Guillaume St-Pierre Samedi, 12 octobre 2019 05:00
TORONTO | Le NPD et le Parti conservateur ont attendu après le dernier débat des chefs pour présenter aux Canadiens leur cadre financier. À la lecture des documents, on comprend mieux pourquoi.
Le chef conservateur est le seul à promettre l’équilibre budgétaire dans un avenir prévisible. Dans cinq ans, pour être précis.
Pour y arriver, Andrew Scheer prévoit sur cette période des dizaines de milliards en nouveaux revenus... et en compressions. Ce mot devenu tabou que plus personne ne semble vouloir entendre, et que les libéraux ont transformé en arme politique contre les conservateurs.
D’abord, les revenus.
M. Scheer compte entre autres aller chercher 2,5 G$ dans les poches des géants du web. Pas question, toutefois, de les soumettre aux mêmes règles du jeu que leurs concurrents canadiens, en exigeant qu’ils perçoivent les taxes de vente.
La lutte aux paradis fiscaux pourrait, elle, rapporter 11 G$ sur 5 ans, selon le plan conservateur.
Les libéraux ont eux aussi promis de telles mesures afin de se dégager une marge de manœuvre.
Mais rappelons que le Directeur parlementaire du budget, un haut fonctionnaire indépendant, estime qu’il est difficile de calculer l’efficacité de ces mesures.
Que feront les partis si elles s’avèrent moins payantes que prévu ?
Coupes
Le retour à l’équilibre budgétaire ne se fera pas sans compressions.
Andrew Scheer prévoit couper dans les investissements en infrastructures à hauteur de 18 G$ sur cinq ans.
À cela s’ajoutent 14 G$ en réduction des dépenses de fonctionnement...
Une catégorie plutôt vague rapidement qualifiée de « coupes cachées » par les libéraux.
En point de presse, M. Scheer a soutenu que ces milliards seront économisés en réduisant le recours aux consultants et le nombre de bureaux vides.

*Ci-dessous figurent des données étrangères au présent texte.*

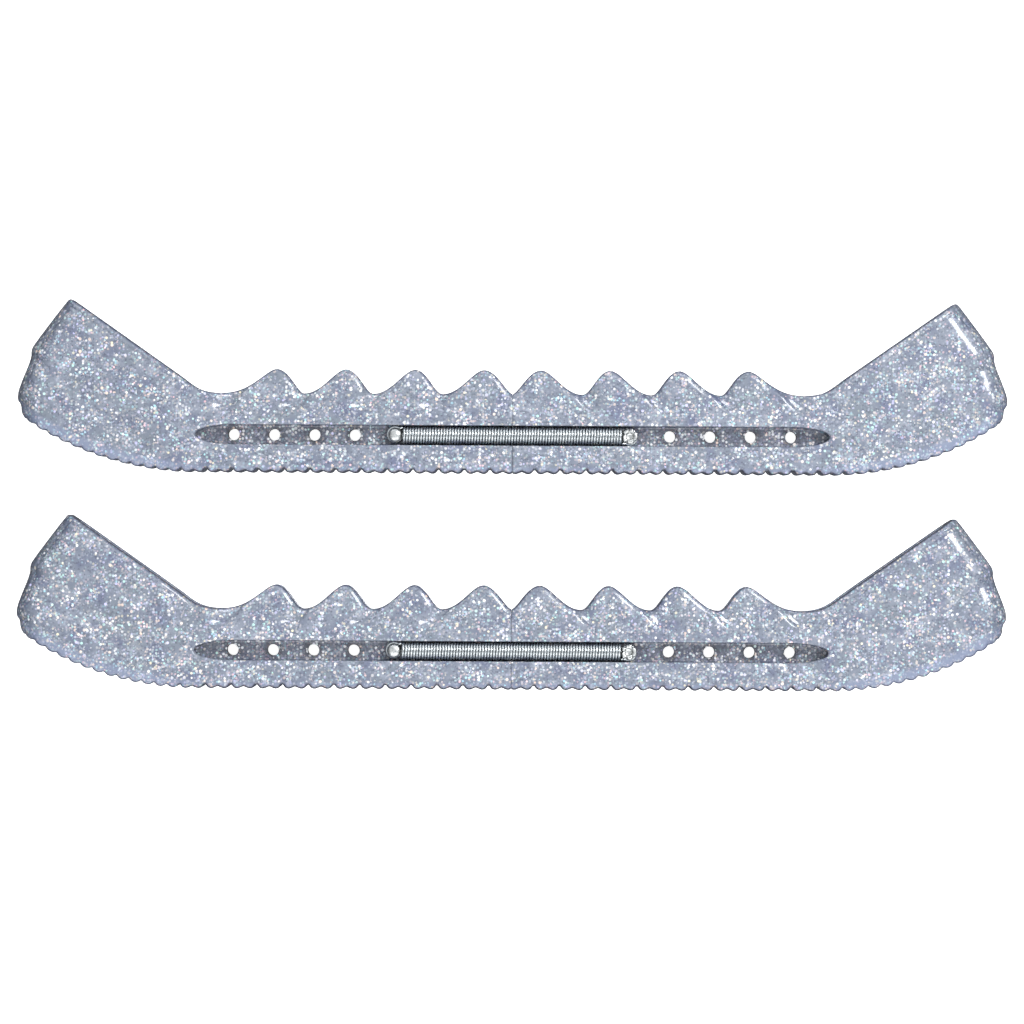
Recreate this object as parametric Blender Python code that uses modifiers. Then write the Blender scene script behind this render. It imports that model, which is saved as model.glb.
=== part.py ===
"""A pair of ice skate blade guards, lying on their sides as a pair is laid out on a table.

Each guard is two identical plastic mouldings that butt together in the middle. The second moulding is
the first one turned half a turn about the guard's upright axis. Two extension springs, one in a channel
on each side, pull the mouldings together, and each spring hooks on two rivets that pass through both.

Sizes are in millimetres. In a guard's own frame X runs along the blade, Y from the tread to the rim and
Z across the blade, with the origin on the tread at the joint between the mouldings.
"""

import math

import bmesh
import bpy
from mathutils import Vector
from mathutils.geometry import interpolate_bezier

MM = 0.001

# The sole: flat from the joint outwards, then an arc that rises to the nose.
SOLE_FLAT = 99.6
SOLE_ARC_RADIUS = 95.0
SOLE_ARC_DEGREES = 34.4
JOINT_GAP = 0.3

# The tread: small lobes, with every second notch deeper, fading towards the nose.
FIRST_NOTCH = 3.0
LOBE_PITCH = 4.05
NOTCH_SHALLOW = 0.75
NOTCH_DEEP = 1.6
LOBE_SHOULDER = 0.3
NOTCH_FADE = 0.6

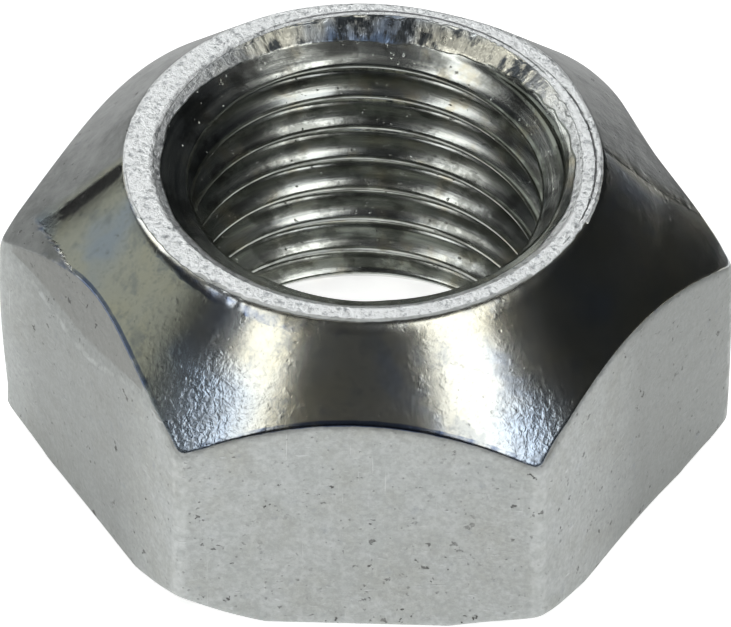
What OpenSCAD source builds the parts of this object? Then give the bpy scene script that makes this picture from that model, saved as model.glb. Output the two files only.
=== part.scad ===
// Hexagon nut with a conical nose, fine right-hand thread, formed from one piece of steel.
// Origin: centre of the underside, on the thread axis. +Z runs up through the nose. Units: mm.

/* [Hexagon] */
// Distance across the flats
across_flats = 19; // [8:0.5:46]
// Height from the underside to the top of the nose
nut_height = 10.4; // [5:0.1:40]
// Radius of the six upright corners
corner_r = 0.4; // [0.1:0.05:1.5]
// How much wider than the flats the flat disc of the underside is
underside_margin = 0.4; // [0.1:0.1:3]
// Slope of the underside chamfer, up from the flat underside
underside_slope = 30; // [15:1:60]

/* [Nose] */
// Width of the flat ring on top, between the countersink and the cone
ring_w = 0.8; // [0.2:0.1:4]
// Slope of the cone, down from the flat ring
cone_slope = 45.5; // [25:0.5:65]

/* [Thread] */
// Nominal thread diameter
thread_d = 12; // [4:0.5:36]
// Distance from one turn of the thread to the next
thread_pitch = 1.25; // [0.5:0.05:3]
// Angle by which the thread is turned about its axis
thread_turn = 35; // [0:5:355]
// How far the hole is squeezed in on two opposite sides, so that the thread grips
squeeze = 0.05; // [0.01:0.01:0.2]
// How far the countersink in the flat ring reaches beyond the thread
mouth_margin = 0.5; // [0.1:0.1:2]
// Slope of the countersink in the flat ring
mouth_slope = 28; // [20:1:60]
// How far the countersink in the underside reaches beyond the thread
foot_margin = 0.4; // [0.1:0.1:2]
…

Les libéraux ont passé les derniers mois à mettre les électeurs en garde contre l’arrivée au pouvoir à Ottawa d’un gouvernement conservateur adepte d’austérité, comme ses cousins provinciaux Ford et Kenney.
Andrew Scheer promet de conserver intacts les services aux citoyens et de maintenir les transferts en santé et en éducation aux provinces.
Il aura tout de même fort à faire pour rassurer les électeurs, particulièrement ceux de l’Ontario, échaudés par Doug Ford.
Le cadre financier de M. Scheer risque de donner des munitions à ses adversaires dont l’équilibre budgétaire n’est pas dans les plans.
À un peu plus d’une semaine du scrutin, les conservateurs n’ont plus beaucoup de temps pour faire la pédagogie d’un retour à l’équilibre tel qu’ils le préconisent.
NPD
Le NPD a lui aussi choisi de dévoiler son cadre financier après les débats, et de surcroît, à l’aube d’un long week-end.
Le parti de Jagmeet Singh a passé les dernières semaines à faire rêver les électeurs avec des promesses alléchantes, comme une assurance maladie couvrant les frais de dentiste.
La troupe néo-démocrate ne perdrait pas de temps. Dès la première année d’un gouvernement Singh, on prévoit 35 G$ en nouvelles dépenses et 31 G$ en nouvelles sources de revenus.
Gros programme.
Pour financer ses promesses, M. Singh irait allègrement piger dans les poches des plus riches et des entreprises.
On estime pouvoir aller chercher 8 G$ en haussant le taux d’imposition sur les gains en capital, 6 G$ en augmentant l’impôt des sociétés, 6 G$ en luttant contre les paradis fiscaux et 5,5 G$ en taxant les grandes fortunes.
On peut être d’accord sur le principe, mais taxer les riches est rarement aussi payant qu’anticipé. Les puissants de ce monde profitent d’excellents conseils des meilleurs comptables et avocats.
Depuis sa défaite cinglante aux mains de Justin Trudeau en 2015, le NPD de Jagmeet Singh s’est offert un solide coup de barre à gauche.
La plateforme qu’il a présentée hier le condamne à faire rêver.